The 1981 Australian Drivers' Championship was a CAMS sanctioned Australian motor racing title open to racing cars complying with Australian Formula 1. It was the 25th Australian Drivers' Championship. The title winner, Alfredo Costanzo was awarded the 1981 CAMS "Gold Star".

Schedule
The championship was contested over a two-round series.

Classes
Car competed in two classes: 
 Up to 1600cc 
 Over 1600cc

Points system
Championship points were awarded at each round on a 9-6-4-3-2-1 basis to the first six finishers in each class.
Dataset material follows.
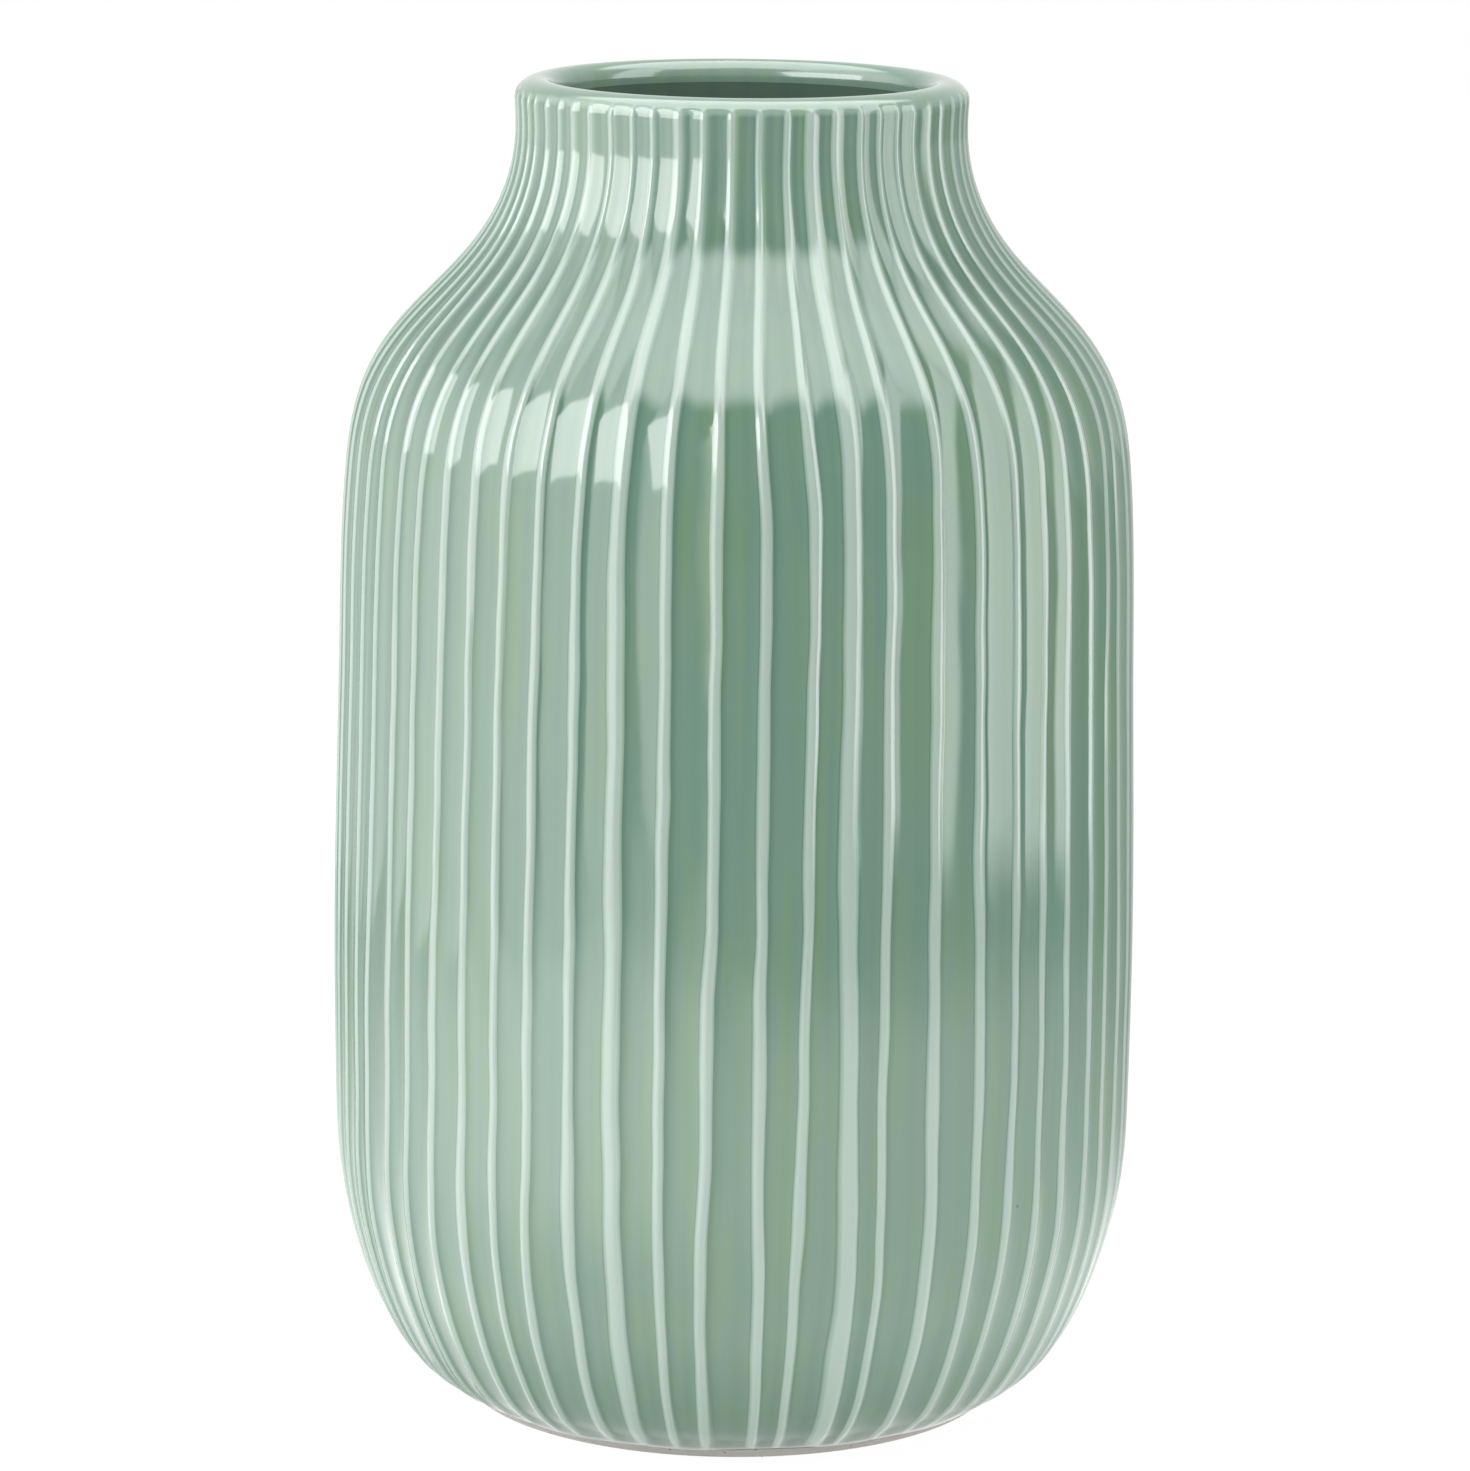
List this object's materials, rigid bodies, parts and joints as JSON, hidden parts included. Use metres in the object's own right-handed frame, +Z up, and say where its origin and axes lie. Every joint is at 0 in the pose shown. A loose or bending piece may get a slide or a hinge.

Additional points were awarded at each round on a 4-3-2-1 basis to the first four finishers outright, regardless of class.											
											
Where rounds were contested over more than one heat, round placings were determined by allocating points to the first 14 placegetters in each heat on a 20-16-13-11-10-9-8-7-6-5-4-3-2-1 basis and then aggregating these points. Where more than one driver earned the same number of points the relevant round placing was awarded to the driver who was higher placed in the last heat.

Championship results

Championship name
The conditions for the 1981 championship were published by CAMS under the name "Australian Formula 1 Championship". Australian Motor Racing Year 1981/82 uses both Australian Drivers Championship and Australian Formula One Championship in its review of the series. Racing Car News, January 1982 uses Australian Drivers Championship. CAMS uses Australian Drivers' Championship in its historical records and that has been followed here.